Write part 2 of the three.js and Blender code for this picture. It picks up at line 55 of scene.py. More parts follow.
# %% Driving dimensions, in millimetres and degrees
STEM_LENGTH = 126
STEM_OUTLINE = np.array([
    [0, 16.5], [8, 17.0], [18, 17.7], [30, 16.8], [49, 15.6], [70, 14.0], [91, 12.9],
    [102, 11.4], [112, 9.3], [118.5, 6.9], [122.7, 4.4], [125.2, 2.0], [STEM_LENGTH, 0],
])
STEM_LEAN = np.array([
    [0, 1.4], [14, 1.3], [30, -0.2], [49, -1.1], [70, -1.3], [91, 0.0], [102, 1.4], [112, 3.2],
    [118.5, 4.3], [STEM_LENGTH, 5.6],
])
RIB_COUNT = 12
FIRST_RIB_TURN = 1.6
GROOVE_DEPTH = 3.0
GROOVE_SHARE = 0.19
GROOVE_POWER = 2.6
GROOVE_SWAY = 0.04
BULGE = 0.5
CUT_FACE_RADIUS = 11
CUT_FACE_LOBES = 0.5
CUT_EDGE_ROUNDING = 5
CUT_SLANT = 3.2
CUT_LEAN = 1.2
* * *
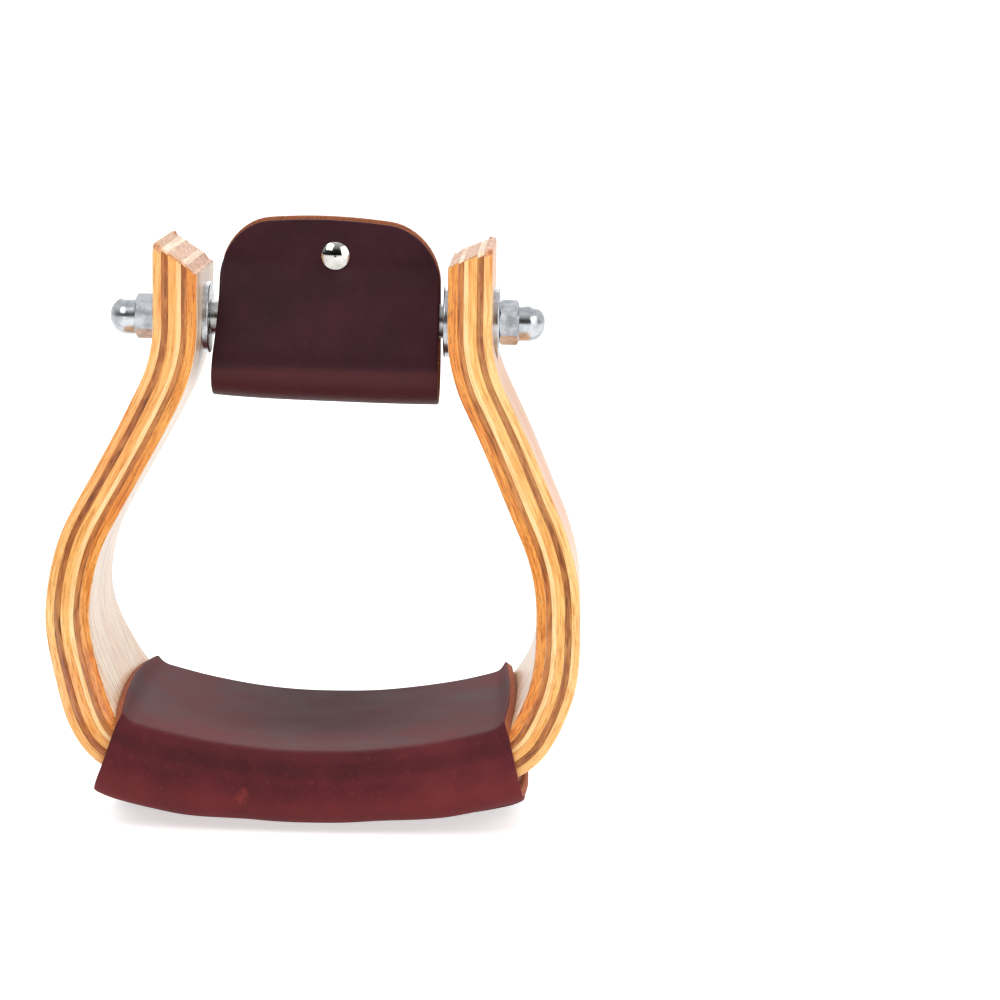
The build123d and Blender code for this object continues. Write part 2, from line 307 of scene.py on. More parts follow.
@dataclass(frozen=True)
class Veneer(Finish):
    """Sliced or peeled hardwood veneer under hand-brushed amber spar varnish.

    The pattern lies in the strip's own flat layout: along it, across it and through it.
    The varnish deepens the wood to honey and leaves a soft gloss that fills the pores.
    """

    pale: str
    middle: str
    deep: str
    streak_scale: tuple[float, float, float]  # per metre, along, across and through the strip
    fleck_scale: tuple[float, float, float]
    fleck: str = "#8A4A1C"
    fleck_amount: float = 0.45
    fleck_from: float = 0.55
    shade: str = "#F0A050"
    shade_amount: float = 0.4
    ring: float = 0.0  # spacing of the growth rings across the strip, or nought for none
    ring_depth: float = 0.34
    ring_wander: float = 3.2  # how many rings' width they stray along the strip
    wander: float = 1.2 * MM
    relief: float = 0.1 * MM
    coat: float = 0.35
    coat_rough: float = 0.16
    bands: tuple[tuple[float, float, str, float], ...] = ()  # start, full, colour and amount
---
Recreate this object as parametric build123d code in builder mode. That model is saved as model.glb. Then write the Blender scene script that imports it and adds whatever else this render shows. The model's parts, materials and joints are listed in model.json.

WORK TO BE COMPLETED -> Write out exactly the lines from the one with "The build123d and" through the one with "bands: tuple[tuple[float, float, str, float], ...]", including both, and no others.

EXERCISE RESULT ->
The build123d and Blender code for this object continues. Write part 2, from line 307 of scene.py on. More parts follow.
@dataclass(frozen=True)
class Veneer(Finish):
    """Sliced or peeled hardwood veneer under hand-brushed amber spar varnish.

    The pattern lies in the strip's own flat layout: along it, across it and through it.
    The varnish deepens the wood to honey and leaves a soft gloss that fills the pores.
    """

    pale: str
    middle: str
    deep: str
    streak_scale: tuple[float, float, float]  # per metre, along, across and through the strip
    fleck_scale: tuple[float, float, float]
    fleck: str = "#8A4A1C"
    fleck_amount: float = 0.45
    fleck_from: float = 0.55
    shade: str = "#F0A050"
    shade_amount: float = 0.4
    ring: float = 0.0  # spacing of the growth rings across the strip, or nought for none
    ring_depth: float = 0.34
    ring_wander: float = 3.2  # how many rings' width they stray along the strip
    wander: float = 1.2 * MM
    relief: float = 0.1 * MM
    coat: float = 0.35
    coat_rough: float = 0.16
    bands: tuple[tuple[float, float, str, float], ...] = ()  # start, full, colour and amount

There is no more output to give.